The Liber feudorum Ceritaniae is, as its Latin title indicates, a book (liber, in fact a chartulary) registering the fiefs (feudi) within the counties of Cerdagne (Ceritania), Roussillon and Conflent, and the feudal obligations of the count and his vassals. It is preserved in the Arxiu de la Corona d'Aragó (Cancelleria Reial, reg. no. 4) and consists of 272 charters in 379 folios with 32 colourful miniatures on a golden background. It was probably originally copied from a part of the Liber feudorum maior (LFM), which is several decades older. It contains all the documents pertaining to Cerdagne and Roussillon found in the LFM and in exactly the same order, as well as six documents more. Most of the charters in it cover the years 1172–6.
The text of the Liber probably dates to between 1200 and 1209, though Lawrence McCrank has dated it later, to 1237–41. In the latter year Peter II of Aragon, who held the counties of Cerdagne and Roussillon, bestowed them on his uncle Sancho, who had been dispossess of them in 1185 by his brother, Peter's father, Alfonso II, who was king during the period when most of the charters were made. The oldest charter in the collection dates from the reign of Lothair I. It may represent the first and only completed part of a larger project of regional libri feudorum made to accompany the LFM, which itself was left uncompleted.
The 32 miniatures are, with the exception of the one on the first folio, from the hand of a single artist.
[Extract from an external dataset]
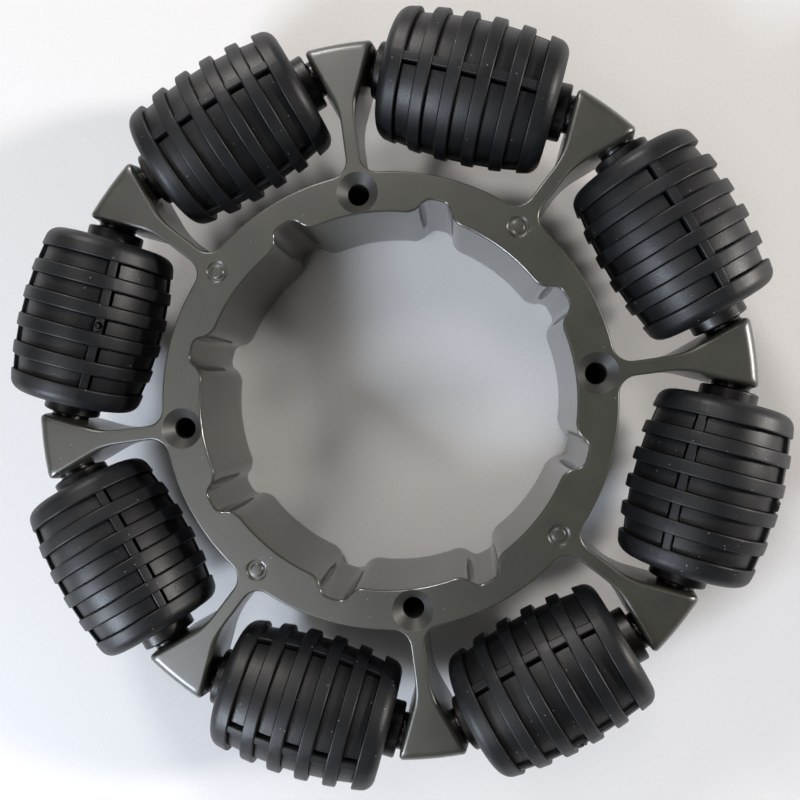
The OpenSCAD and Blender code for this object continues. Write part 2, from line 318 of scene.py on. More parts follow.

There is one for each document in the chartulary and they are consistent in size, with a maximum height of 11.5 cm and maximum width of 9.5 cm. They are all alike in content, depicting the count either receiving his vassals' hands in his own or negotiating with them from his throne. The scene is always set in an interior marked by large arches and columns. Despite this, the miniatures have not been the object of any serious artistic or iconographic study.